But Shibani too has joined with us in this activity.

So, we shall divide 24 laddus among 3 persons. Now each will get 8 laddus.

But it was expected that three friends would come in club room. If they will come we shall be 6 persons in total.

So, if 24 laddus are divided among 6 persons then each will get 4 laddus.

Application 5.

I arranged 36 buttons in a rectangular size and let us write by under. standing in each case, if there is any inverse variation between buttons lying along length and those of breadth. [Let me do it myself]

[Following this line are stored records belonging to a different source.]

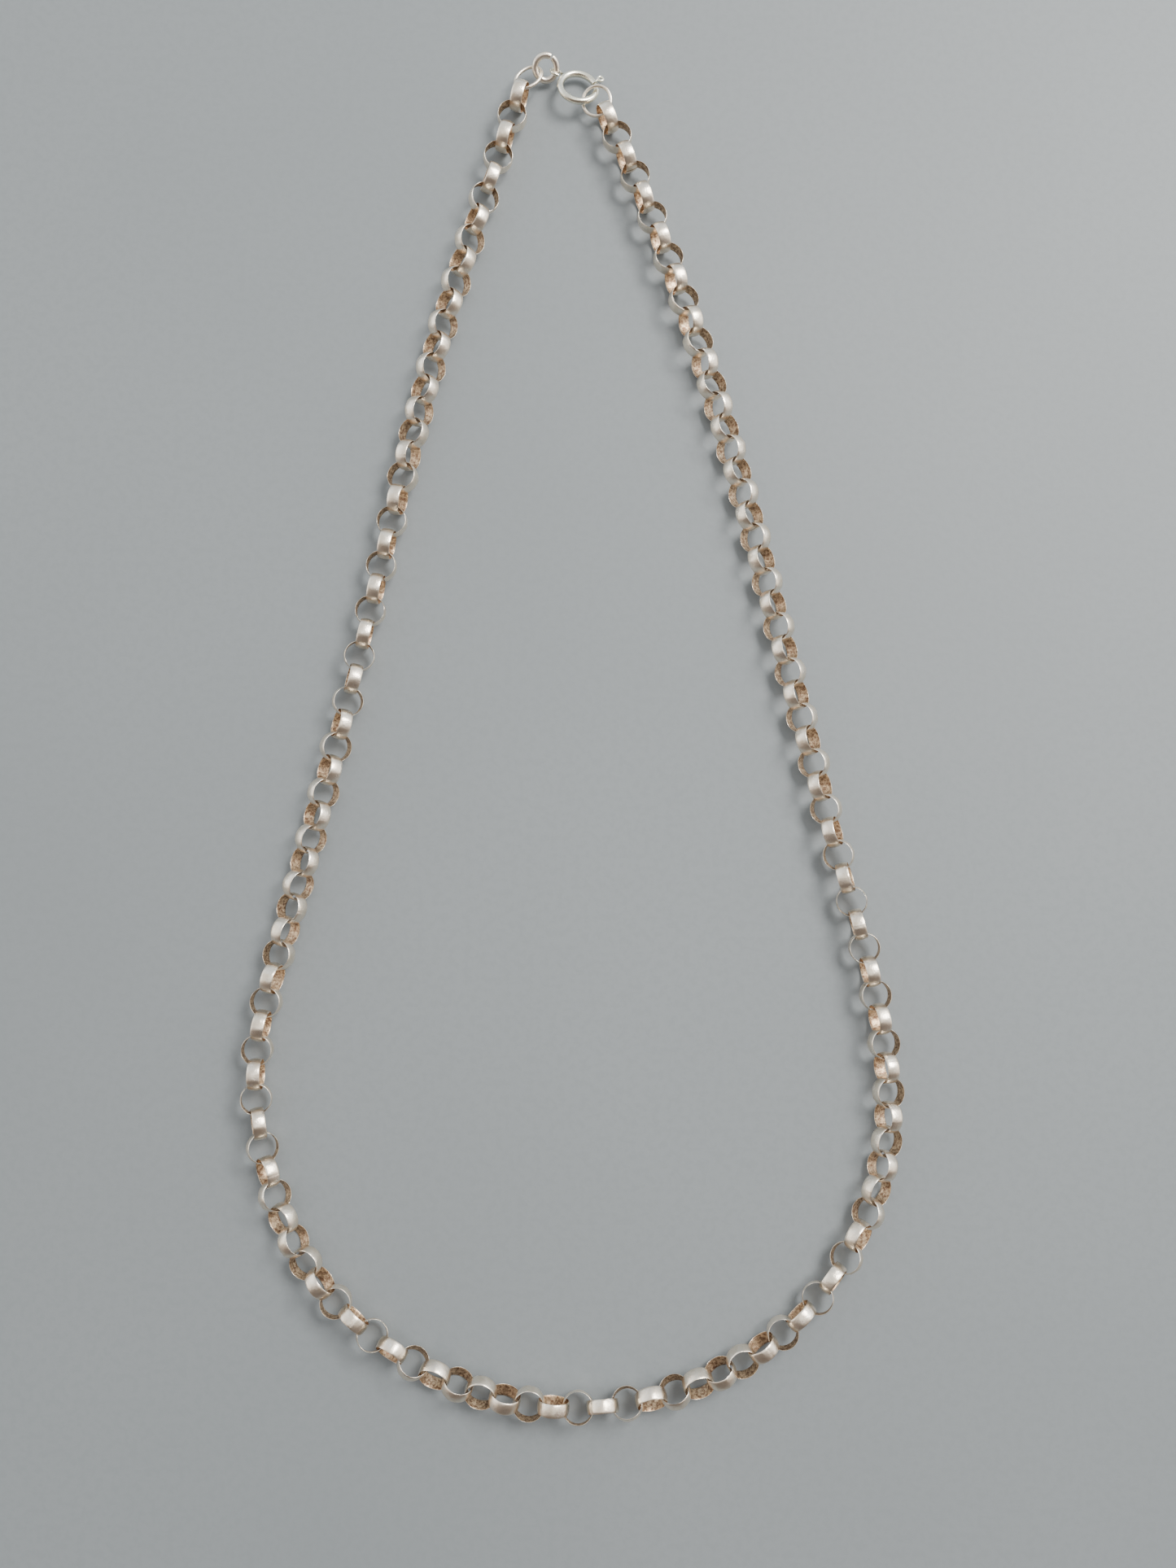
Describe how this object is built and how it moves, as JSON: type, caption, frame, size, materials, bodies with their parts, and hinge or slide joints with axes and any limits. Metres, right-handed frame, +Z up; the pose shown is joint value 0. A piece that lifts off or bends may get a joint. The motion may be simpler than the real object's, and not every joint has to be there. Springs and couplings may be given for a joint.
{
  "type": "chain necklace",
  "caption": "Silver belcher chain necklace of round domed links laid in a teardrop loop and fastened with a bolt ring clasp.",
  "frame": {"origin": "centre of the bounding box, on the surface the chain lies on", "axes": "+Y along the loop towards the clasp, +X to the right with the clasp at the top, +Z up"},
  "size_m": [0.0924, 0.1964, 0.0046],
  "materials": {
    "link_silver": "worn tarnished silver",
    "ring_silver": "worn silver wire",
    "clasp_silver": "polished silver"
  },
  "bodies": {
    "front": {"front_01": "link_silver", "front_02": "link_silver", "front_03": "link_silver", "front_04": "link_silver", "front_05": "link_silver", "front_06": "link_silver", "front_07": "link_silver", "front_08": "link_silver", "front_09": "link_silver", "front_10": "link_silver", "front_11": "link_silver", "front_12": "link_silver", "front_13": "link_silver", "front_14": "link_silver"},
    "left_01": {"left_01": "link_silver"},
    "left_02": {"left_02": "link_silver"},
    "left_03": {"left_03": "link_silver"},
    "left_04": {"left_04": "link_silver"},
    "left_05": {"left_05": "link_silver"},
    "left_06": {"left_06": "link_silver"},
    "left_07": {"left_07": "link_silver"},
    "left_08": {"left_08": "link_silver"},
    "left_09": {"left_09": "link_silver"},
    "left_10": {"left_10": "link_silver"},
    "left_11": {"left_11": "link_silver"},
    "left_12": {"left_12": "link_silver"},
    "left_13": {"left_13": "link_silver"},
    "left_14": {"left_14": "link_silver"},
    "left_end_with_clasp": {"left_15": "link_silver", "left_end_ring": "ring_silver", "clasp_tube": "clasp_silver", "clasp_plug": "clasp_silver", "clasp_spring": "clasp_silver", "clasp_eyelet": "clasp_silver"},
    "right_01": {"right_01": "link_silver"},
    "right_02": {"right_02": "link_silver"},
    "right_03": {"right_03": "link_silver"},
    "right_04": {"right_04": "link_silver"},
    "right_05": {"right_05": "link_silver"},
    "right_06": {"right_06": "link_silver"},
    "right_07": {"right_07": "link_silver"},
    "right_08": {"right_08": "link_silver"},
    "right_09": {"right_09": "link_silver"},
    "right_10": {"right_10": "link_silver"},
    "right_11": {"right_11": "link_silver"},
    "right_12": {"right_12": "link_silver"},
    "right_13": {"right_13": "link_silver"},
    "right_14": {"right_14": "link_silver"},
    "right_15": {"right_15": "link_silver"},
    "jump_ring": {"jump_ring": "ring_silver"},
    "right_end_ring": {"right_end_ring": "ring_silver"},
    "clasp_bolt": {"clasp_bolt": "clasp_silver", "clasp_trigger": "clasp_silver"}
  },
  "joints": [
    {"name": "left_fold_01", "type": "hinge", "parent": "front", "child": "left_01", "pos_m": [-0.04411, -0.0512, 0.00231], "axis": [0.9999, 0.0104, 0], "range_deg": [-30, 18]},
    {"name": "right_fold_01", "type": "hinge", "parent": "front", "child": "right_01", "pos_m": [0.04375, -0.05028, 0.00231], "axis": [0.9999, 0.0104, 0], "range_deg": [-30, 18]},
    {"name": "left_fold_02", "type": "hinge", "parent": "left_01", "child": "left_02", "pos_m": [-0.04216, -0.03833, 0.00231], "axis": [-0.9984, 0.0573, 0], "range_deg": [-40, 36]},
    {"name": "right_fold_02", "type": "hinge", "parent": "right_01", "child": "right_02", "pos_m": [0.04287, -0.04321, 0.00231], "axis": [-0.9984, 0.0573, 0], "range_deg": [-40, 36]},
    {"name": "left_fold_03", "type": "hinge", "parent": "left_02", "child": "left_03", "pos_m": [-0.04038, -0.03143, 0.00231], "axis": [1, -0.0033, 0], "range_deg": [-8, 14]},
    {"name": "right_fold_03", "type": "hinge", "parent": "right_02", "child": "right_03", "pos_m": [0.04044, -0.0317, 0.00231], "axis": [1, -0.0033, 0], "range_deg": [-8, 14]},
    {"name": "left_fold_04", "type": "hinge", "parent": "left_03", "child": "left_04", "pos_m": [-0.03744, -0.02003, 0.00231], "axis": [-0.9987, 0.0516, 0], "range_deg": [-14, 20]},
    {"name": "right_fold_04", "type": "hinge", "parent": "right_03", "child": "right_04", "pos_m": [0.03843, -0.02395, 0.00231], "axis": [-0.9987, 0.0516, 0], "range_deg": [-14, 20]},
    {"name": "left_fold_05", "type": "hinge", "parent": "left_04", "child": "left_05", "pos_m": [-0.03517, -0.01107, 0.00231], "axis": [0.9996, -0.0266, 0], "range_deg": [-8, 12]},
    {"name": "right_fold_05", "type": "hinge", "parent": "right_04", "child": "right_05", "pos_m": [0.03557, -0.01295, 0.00231], "axis": [0.9996, -0.0266, 0], "range_deg": [-8, 12]},
    {"name": "left_fold_06", "type": "hinge", "parent": "left_05", "child": "left_06", "pos_m": [-0.03274, -0.00127, 0.00231], "axis": [-0.9996, 0.0285, 0], "range_deg": [-12, 18]},
    {"name": "right_fold_06", "type": "hinge", "parent": "right_05", "child": "right_06", "pos_m": [0.03315, -0.00315, 0.00231], "axis": [-0.9996, 0.0285, 0], "range_deg": [-12, 18]},
    {"name": "left_fold_07", "type": "hinge", "parent": "left_06", "child": "left_07", "pos_m": [-0.03012, 0.00975, 0.00231], "axis": [0.999, -0.0445, 0], "range_deg": [-12, 20]},
    {"name": "right_fold_07", "type": "hinge", "parent": "right_06", "child": "right_07", "pos_m": [0.03069, 0.00705, 0.00231], "axis": [0.999, -0.0445, 0], "range_deg": [-12, 20]},
    {"name": "left_fold_08", "type": "hinge", "parent": "left_07", "child": "left_08", "pos_m": [-0.02835, 0.01756, 0.00231], "axis": [-0.9998, 0.0193, 0], "range_deg": [-10, 18]},
    {"name": "right_fold_08", "type": "hinge", "parent": "right_07", "child": "right_08", "pos_m": [0.02843, 0.01646, 0.00231], "axis": [-0.9998, 0.0193, 0], "range_deg": [-10, 18]},
    {"name": "left_fold_09", "type": "hinge", "parent": "left_08", "child": "left_09", "pos_m": [-0.02571, 0.02944, 0.00231], "axis": [0.9985, -0.0541, 0], "range_deg": [-12, 20]},
    {"name": "right_fold_09", "type": "hinge", "parent": "right_08", "child": "right_09", "pos_m": [0.02591, 0.02665, 0.00231], "axis": [0.9985, -0.0541, 0], "range_deg": [-12, 20]},
    {"name": "left_fold_10", "type": "hinge", "parent": "left_09", "child": "left_10", "pos_m": [-0.02395, 0.03725, 0.00231], "axis": [-0.9991, 0.0435, 0], "range_deg": [-10, 10]},
    {"name": "right_fold_10", "type": "hinge", "parent": "right_09", "child": "right_10", "pos_m": [0.0237, 0.03518, 0.00231], "axis": [-0.9991, 0.0435, 0], "range_deg": [-10, 10]},
    {"name": "left_fold_11", "type": "hinge", "parent": "left_10", "child": "left_11", "pos_m": [-0.02141, 0.04788, 0.00231], "axis": [0.9982, -0.0604, 0], "range_deg": [-14, 12]},
    {"name": "right_fold_11", "type": "hinge", "parent": "right_10", "child": "right_11", "pos_m": [0.02089, 0.04532, 0.00231], "axis": [0.9982, -0.0604, 0], "range_deg": [-14, 12]},
    {"name": "left_fold_12", "type": "hinge", "parent": "left_11", "child": "left_12", "pos_m": [-0.01875, 0.05807, 0.00231], "axis": [-0.9996, 0.0294, 0], "range_deg": [-12, 12]},
    {"name": "right_fold_12", "type": "hinge", "parent": "right_11", "child": "right_12", "pos_m": [0.01734, 0.057, 0.00231], "axis": [-0.9996, 0.0294, 0], "range_deg": [-12, 12]},
    {"name": "left_fold_13", "type": "hinge", "parent": "left_12", "child": "left_13", "pos_m": [-0.0159, 0.06775, 0.00231], "axis": [0.9919, -0.1273, 0], "range_deg": [-18, 12]},
    {"name": "right_fold_13", "type": "hinge", "parent": "right_12", "child": "right_13", "pos_m": [0.01509, 0.06377, 0.00231], "axis": [0.9919, -0.1273, 0], "range_deg": [-18, 12]},
    {"name": "left_fold_14", "type": "hinge", "parent": "left_13", "child": "left_14", "pos_m": [-0.01221, 0.07935, 0.00231], "axis": [-0.9868, 0.1616, 0], "range_deg": [-18, 10]},
    {"name": "right_fold_14", "type": "hinge", "parent": "right_13", "child": "right_14", "pos_m": [0.01071, 0.07559, 0.00231], "axis": [-0.9868, 0.1616, 0], "range_deg": [-18, 10]},
    {"name": "left_fold_15", "type": "hinge", "parent": "left_14", "child": "left_end_with_clasp", "pos_m": [-0.01014, 0.08575, 0.00231], "axis": [0.9879, -0.155, 0], "range_deg": [-28, 26]},
    {"name": "right_fold_15", "type": "hinge", "parent": "right_14", "child": "right_15", "pos_m": [0.00765, 0.08295, 0.00231], "axis": [0.9879, -0.155, 0], "range_deg": [-28, 26]},
    {"name": "jump_ring_spin", "type": "hinge", "parent": "left_end_with_clasp", "child": "jump_ring", "pos_m": [-0.00415, 0.09655, 0.00229], "axis": [0.1078, -0.6843, 0.7211], "range_deg": [-170, 170]},
    {"name": "end_ring_spin", "type": "hinge", "parent": "right_15", "child": "right_end_ring", "pos_m": [0.00345, 0.0915, 0.00207], "axis": [-0.1528, -0.2139, 0.9648], "range_deg": [-170, 170]},
    {"name": "clasp_trigger", "type": "hinge", "parent": "left_end_with_clasp", "child": "clasp_bolt", "pos_m": [0.0007, 0.0937, 0.00197], "axis": [0.1429, 0.2562, 0.956], "range_deg": [0, 36], "stiffness_Nm_per_rad": 0.003, "springref_deg": -17.19, "deforming": ["clasp_spring"]}
  ],
  "couplings": [
    {"joint": "right_fold_01", "follows": "left_fold_01", "ratio": 1},
    {"joint": "right_fold_02", "follows": "left_fold_02", "ratio": 1},
    {"joint": "right_fold_03", "follows": "left_fold_03", "ratio": 1},
    {"joint": "right_fold_04", "follows": "left_fold_04", "ratio": 1},
    {"joint": "right_fold_05", "follows": "left_fold_05", "ratio": 1},
    {"joint": "right_fold_06", "follows": "left_fold_06", "ratio": 1},
    {"joint": "right_fold_07", "follows": "left_fold_07", "ratio": 1},
    {"joint": "right_fold_08", "follows": "left_fold_08", "ratio": 1},
    {"joint": "right_fold_09", "follows": "left_fold_09", "ratio": 1},
    {"joint": "right_fold_10", "follows": "left_fold_10", "ratio": 1},
    {"joint": "right_fold_11", "follows": "left_fold_11", "ratio": 1},
    {"joint": "right_fold_12", "follows": "left_fold_12", "ratio": 1},
    {"joint": "right_fold_13", "follows": "left_fold_13", "ratio": 1},
    {"joint": "right_fold_14", "follows": "left_fold_14", "ratio": 1},
    {"joint": "right_fold_15", "follows": "left_fold_15", "ratio": 1}
  ]
}
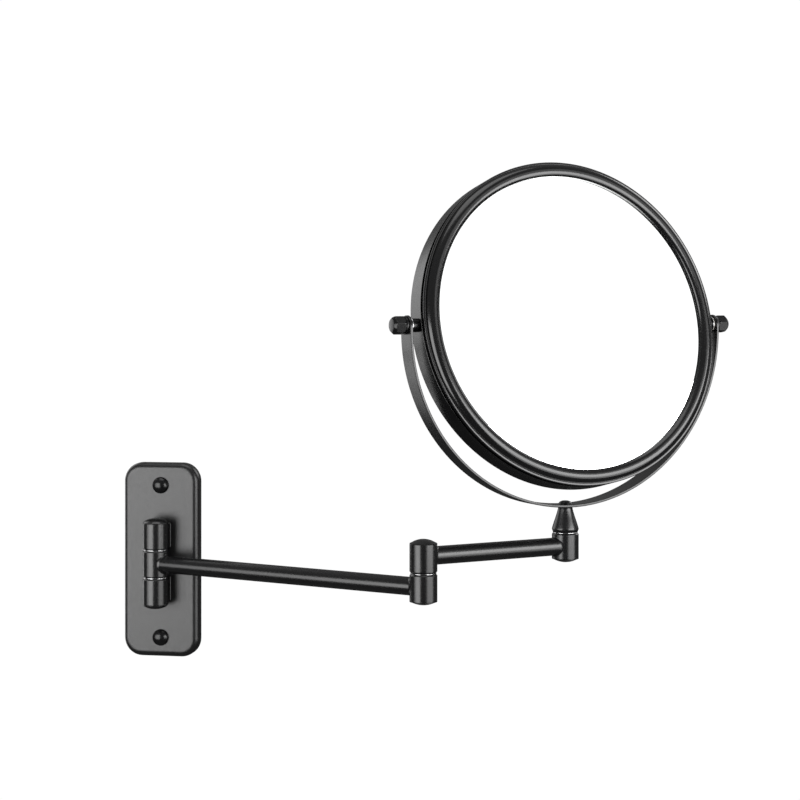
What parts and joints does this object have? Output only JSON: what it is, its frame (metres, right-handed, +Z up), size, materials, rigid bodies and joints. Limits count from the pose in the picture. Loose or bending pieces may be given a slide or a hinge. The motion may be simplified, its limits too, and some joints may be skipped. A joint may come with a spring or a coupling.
{
  "type": "extendable shaving mirror",
  "caption": "Wall-mounted shaving mirror: a rectangular plate, two hinged tube arms and a round two-faced mirror that tilts in a half-ring yoke.",
  "frame": {"origin": "on the wall plane, midway between the two wall screws and level with the inner arm's axis", "axes": "+Y into the wall along the wall screws, +Z up, +X to the right along the wall seen from the room"},
  "size_m": [0.424, 0.1585, 0.3471],
  "materials": {
    "black_coat": "satin black coat on steel and zinc castings",
    "black_gloss": "gloss black screws and nuts",
    "bright_steel": "polished thin washers",
    "zinc_steel": "zinc plated hidden fixings",
    "nylon": "natural nylon bushes",
    "mirror_glass": "silvered glass",
    "board": "grey board packing",
    "core_plastic": "moulded black plastic"
  },
  "bodies": {
    "wall_plate": {"wall_cover": "black_coat", "backing_plate": "zinc_steel", "screw_sleeves": "zinc_steel", "wall_screws": "black_gloss", "knuckle_screws": "zinc_steel", "knuckle_washers": "zinc_steel", "hinge_knuckle_top": "black_coat", "hinge_knuckle_bottom": "black_coat", "hinge_pin": "zinc_steel", "hinge_caps": "black_coat", "hinge_washers": "bright_steel"},
    "inner_arm": {"inner_arm_knuckle": "black_coat", "hinge_bushes": "nylon", "inner_arm_tube": "black_coat", "elbow_lower_barrel": "black_coat", "elbow_bolt": "zinc_steel", "elbow_bottom_plug": "black_coat", "elbow_washer": "bright_steel", "elbow_spring_washer": "zinc_steel", "elbow_nut": "zinc_steel"},
    "outer_arm": {"elbow_upper_barrel": "black_coat", "elbow_bush": "nylon", "elbow_cap": "black_coat", "outer_arm_tube": "black_coat", "stem_barrel": "black_coat", "stem_bush": "nylon", "stem_plug": "black_coat"},
    "yoke": {"swivel_stem": "black_coat", "stem_washer": "bright_steel", "stem_spring_washer": "zinc_steel", "stem_nut": "zinc_steel", "yoke_strip": "black_coat", "yoke_screw": "black_gloss", "pivot_bushes": "nylon"},
    "mirror": {"drum_band": "black_coat", "front_bezel": "black_coat", "front_mirror": "mirror_glass", "rear_mirror": "mirror_glass", "front_backing": "board", "core_disc": "core_plastic", "rear_backing": "board", "pivot_studs": "zinc_steel", "pivot_nuts": "zinc_steel", "pivot_spacers": "black_gloss", "pivot_washers": "bright_steel", "pivot_collars": "black_gloss", "cap_nuts": "black_gloss"}
  },
  "joints": [
    {"name": "inner_arm_swing", "type": "hinge", "parent": "wall_plate", "child": "inner_arm", "pos_m": [0, -0.021, 0], "axis": [0, 0, 1], "range_deg": [-158, 21.5]},
    {"name": "elbow_swing", "type": "hinge", "parent": "inner_arm", "child": "outer_arm", "pos_m": [0.20502, -0.10217, 0.009], "axis": [0, 0, 1], "continuous": true},
    {"name": "yoke_swivel", "type": "hinge", "parent": "outer_arm", "child": "yoke", "pos_m": [0.28964, -0.03066, 0.029], "axis": [0, 0, 1], "continuous": true},
    {"name": "mirror_tilt", "type": "hinge", "parent": "yoke", "child": "mirror", "pos_m": [0.28964, -0.03066, 0.1687], "axis": [0.8141, 0.5807, 0], "continuous": true}
  ]
}
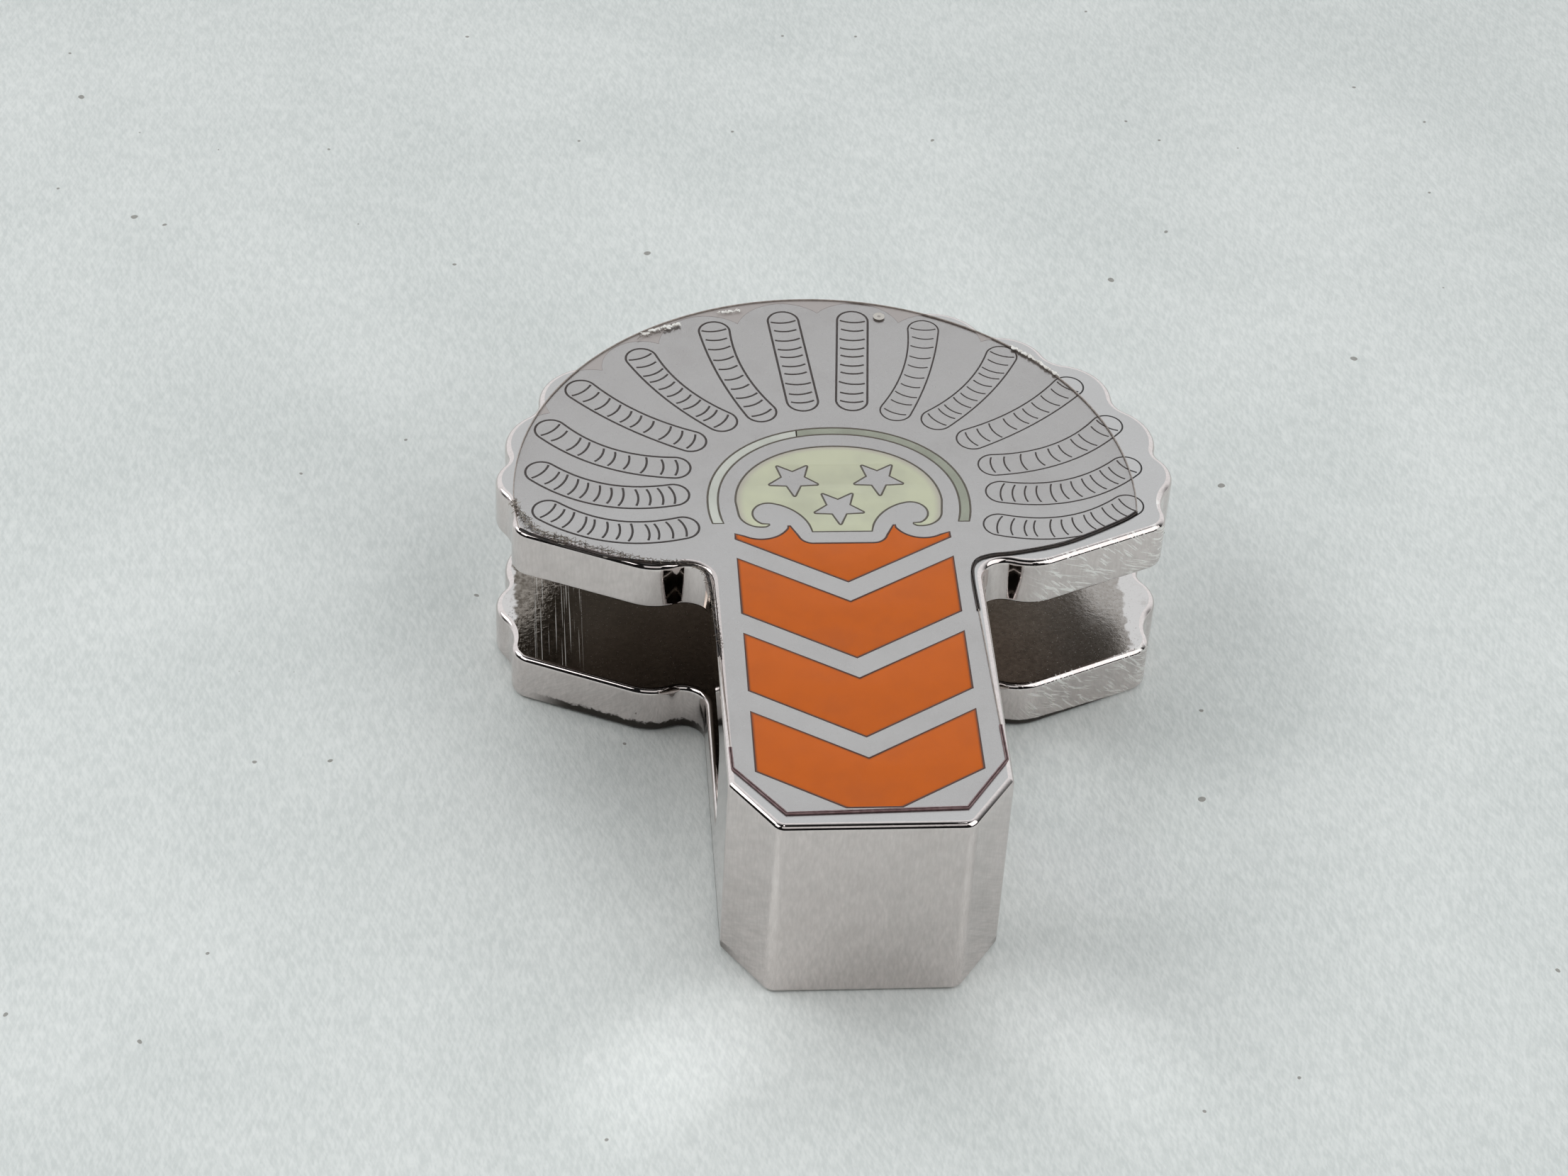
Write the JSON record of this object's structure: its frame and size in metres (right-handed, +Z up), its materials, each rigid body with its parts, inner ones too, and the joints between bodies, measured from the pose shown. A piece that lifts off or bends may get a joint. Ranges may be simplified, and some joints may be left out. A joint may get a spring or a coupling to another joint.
{
  "type": "scarf ring",
  "caption": "U-shaped metal scarf clip: scalloped fan plates on a straight stem joined by a front bridge, with enamel fields and a clear protective film on the upper face.",
  "frame": {"origin": "middle of the clip's plan box, on the underside of the lower plate, which lies on the surface", "axes": "+X across the clip, to the right seen from the bridge; +Y from the bridge to the back of the fan; +Z up"},
  "size_m": [0.0368, 0.0422, 0.0121],
  "materials": {
    "polished_metal": "polished, silver-coloured plating with fine wear",
    "orange_enamel": "smooth orange enamel, ground flush with the metal",
    "cream_enamel": "smooth cream enamel",
    "pale_enamel": "smooth pale enamel",
    "green_enamel": "smooth grey-green enamel",
    "clear_film": "thin clear protective film"
  },
  "bodies": {
    "root": {"clip_body": "polished_metal", "orange_crest": "orange_enamel", "chevron_1": "orange_enamel", "chevron_2": "orange_enamel", "chevron_3": "orange_enamel", "dome_enamel": "cream_enamel", "band_pale": "pale_enamel", "band_green": "green_enamel", "protective_film": "clear_film"}
  },
  "joints": []
}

No. of buttons lying in length (x)	4	2	3	9
No. of buttons lying in breadth (y)	9	18	12	4

Here no. of buttons lying in length increases but no. of buttons lying in breadth decreases.

But x × y = (4 × 9); (2 × 18); (3 × 12); (9 × 4)

$\therefore \text{ x } ∝ \frac{1}{y}$ & variation constant = 36

Application 6.

Let us write two examples with two interrelated variables where the variables are in inverse variation. [Let me do it myself]

Solution:

(i) Pressure (P) & Volume (V) gas are in inverse proportion.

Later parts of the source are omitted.